Further, PW.3 in his cross-examination has stated that in the mahazar at Ex.P1, the exact details of place of incident has not been mentioned. Hence, there appears clouds of doubts in the alleged seizure of the vehicle. 9. It is relevant to state here that as observed by the first Appellate Court, respondent No.1 herein is arraigned as accused No.4 in C.C.No.3063/2008 on the file of JMFC (II Court), Mangaluru. In the said case, the trial court vide judgment dated 17.6.2014 has come to the conclusion that the prosecution has failed to prove the guilt of the accused persons including accused No.4/respondent no.1 herein for the offences alleged against them and acquitted them. Further, it has held that the vehicle alleged to have been used in commission offence, where charge of offence itself has not been proved and the accused have been acquitted, it could not be said that vehicle in question was used for the commission of that offence.

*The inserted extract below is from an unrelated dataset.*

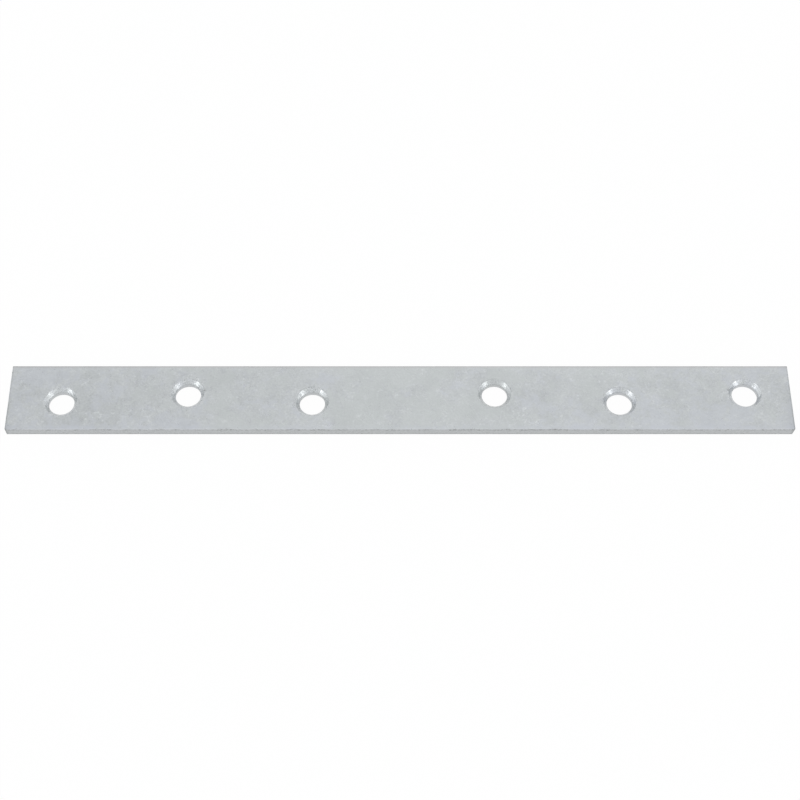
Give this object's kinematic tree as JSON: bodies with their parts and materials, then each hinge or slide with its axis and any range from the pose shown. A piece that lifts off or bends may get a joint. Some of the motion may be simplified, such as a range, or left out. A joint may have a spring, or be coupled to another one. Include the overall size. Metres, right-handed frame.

Therefore, when the respondent No.1 who is arraigned as accused No.4 in C.C.No.3063/2008 has been acquitted by the trial Court, the first appellate Court is justified in setting aside the order of Authorised Officer and the Deputy Commissioner confiscating the lorry in question in favour of the State on the ground that the prosecution has miserably failed to prove the guilt of the accused even to the extent of recovery of lorry beyond all reasonable doubt. I find no illegality or infirmity committed by the first Appellate Court to interfere with the impugned judgment. Nothing is remaining to address the issue in the petition filed by the State. Therefore, petition deserves to be rejected. Accordingly, the criminal revision petition filed by the State is hereby rejected. Consequently, the order passed by the VI Addl. District and sessions Judge, D.K. Mangaluru in Crl.A.No.7/2010 dated 17.4.2018 is hereby confirmed.